Bu meseleyi en başından konuşursak bu kurumların ontolojik açıdan taşıdığı birkaç sıkıntıya değinmemiz gerekir. İslam’da bir din adamları sınıfı yokken bu kurumların bir din adamı kadrosu oluşturduğu, mevcut din eğitim ve öğretiminin tek bir mezhebe/anlayışa indirgenerek bunun dışında kalan yorumların adeta yok sayıldığı, devletin miktarına karar verdiği din eğitimi ile oluşturulan itaat kültürünün en çok kadınları etkilediği, dini öğretelim derken tam tersine dinin özünden uzaklaşıldığı, dinin bir “kültür ve ahlak bilgisi” şeklinde algılatılıp düz okullarda iki derslik bir müfredatın olması şeklinde bir dizi sorun da önümüzde duruyor. Üstelik tevhid-i tedrisat yasasına dayanarak açılmış bu okullar sahip oldukları farklılıklara rağmen halen eğitimde birlik çerçevesinden çıkıp alternatif ve sivil bir eğitime yüzde yüz ulaşamamıştır. Mensup ya da mezunlarının heterojen bir görünüm kazandığı bu okulları laikliğe aykırı olduğu gerekçesiyle tartışmak yerine tevhidi tedrisatın varlığını konuşmak daha sahici bir yaklaşım olacaktır. Böylece alternatif din eğitimi kurumları olası tüm olumsuz sonuçlarına ve öngörülen tüm sancılara rağmen zaruridir diyebiliriz.

Kabul etmemiz gereken diğer bir mesele de imam hatip öğrencilerinin ağabeylerinden/ablalarından farklı olarak bireysel akla olan güvenleri nedeniyle “özneleşme” süreçlerini kuvvetli yaşadıklarıdır. Bu durum modernizmin getirisi olan bireyselliği imam hatiplerde de yükselttiği gibi neoliberal ekonomilerin dayatması olan bireyciliği de körüklemektedir. Dolayısıyla manevi ve ahlaki gelişmeyi değil mezuniyetinin ardından kariyer sahibi olarak kamusal alanda görünür olmayı önceleyen gençleri var bu okulların. “Örtük sekülerleşme” olarak adlandırabileceğimiz bu durum imam hatip gençlerinin küresel imajları önemsediğini de gösterir. Küresel eko-politik alana bir alternatif oluşturması gereken “din” alanı da imam hatip okulları eliyle maalesef itibarsızlaştırılan bir alana dönüyor.

İktidarın muhafazakar söylemleri ve dindar gençlik yetiştirme projeleri iktidara bağlı belediye ve eğitim müdürlükleri tarafından hemen uygulamaya konduğundan imam hatip ortaokul ve lise sayılarında ciddi bir artış başlamıştır.
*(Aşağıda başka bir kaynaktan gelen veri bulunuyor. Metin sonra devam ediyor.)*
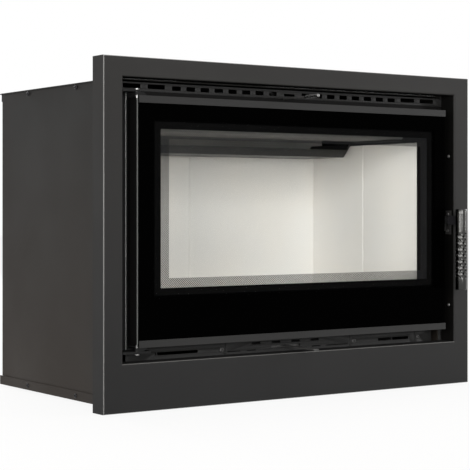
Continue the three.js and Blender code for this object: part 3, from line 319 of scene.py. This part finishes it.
def cast_iron(name, tone):
    """Sand-cast iron: pebbled skin with a few deeper pits."""
    s = Shader(name).set(Specular_IOR_Level=0.35)
    skin = s.noise(420, 4, 0.65)
    dark = tuple(c * 0.75 for c in tone)
    light = tuple(c * 1.3 for c in tone)
    s.colour(s.ramp(skin, (0.3, dark), (0.7, light)))
    s.rough(s.ramp(skin, (0.3, 0.55), (0.7, 0.75)))
    s.bump(skin, 0.5, 0.0006)
    s.bump(s.ramp(s.spots(260), (0.0, 0.0), (0.2, 1.0)), 0.3, 0.0004)
    return s.material


def vermiculite(name, tone):
    """Pressed vermiculite board: pale, with mineral flakes, fine pores and a soft unevenness."""
    s = Shader(name).set(Specular_IOR_Level=0.2)
    warm = tuple(c * f for c, f in zip(tone, (1.02, 1.0, 0.97)))
    cool = tuple(c * f for c, f in zip(tone, (0.96, 0.965, 0.965)))
    base = s.ramp(s.noise(5, 3), (0.3, cool), (0.7, warm))
    flakes = s.ramp(s.noise(850, 3, 0.7), (0.28, 0.88), (0.45, 0.985), (0.75, 1.03))
    s.colour(s.mix(1.0, base, flakes, "MULTIPLY"))
    s.rough(s.ramp(s.noise(60, 3), (0.3, 0.82), (0.7, 0.94)))
    s.bump(s.noise(650, 4, 0.7), 0.25, 0.0004)
    return s.material


def printed_glass(name, tone, level):
    """Ceramic print fired on the pane: even and glossy, with a trace of ripple."""
    s = Shader(name).set(Specular_IOR_Level=level, Roughness=0.06)
    s.colour(s.ramp(s.noise(900, 2), (0.3, tuple(c * 0.8 for c in tone)), (0.7, tone)))
    s.bump(s.noise(4, 2), 0.02, 0.0004)
    return s.material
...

Günümüzde kayıt patlaması yaşanan bu okullar için bir zamanlar söylenen “iktidarın arka bahçesi” tabiri sanki hala geçerliliğini koruyor. Tüm yetersizliklerine rağmen halk mevcut diğer okulların aksine dini bilgisi ve ahlaki seviyesi artması niyetiyle çocuklarını bu okullarla gönderiyor. Türkiye’de hızla yükselen okullaşma sorunu, binaların çokluğu ama eğitimin kalitesizliği yüzünden zaten eleştiri alıyor. Bu eleştirilere bir de imam hatip okulları dahil oluyor çünkü bir dönemin itibarsızlaştırılan okulları iktidar eliyle(!) yeniden itibar kazanıyor. Oysa ne müfredat gerekli ve yeterli şekilde hazırlanıyor ne de bu okullarda ders veren öğretmenlerde yeterli bilgi düzeyi var.

Eğitim İlke-Sen zaten yukarıda kısmen değindiğimiz sorunların bir an önce giderilmesi ve eğitiminin devlet tekelinden kurtulması gerektiği sıklıkla ifade ediyor.

Eğitimde (din eğimi dahil) sivilleşmeye gidilmesi bir başka açıdan da dernek, vakıf veya medrese eliyle yürütülen din eğitimi ve öğretimi faaliyetlerinin olması gereken alanlara taşınması ayrıca “merdiven altı”nda seyreden eğitim faaliyetlerinin de sorun olmaktan çıkması anlamına gelmektedir.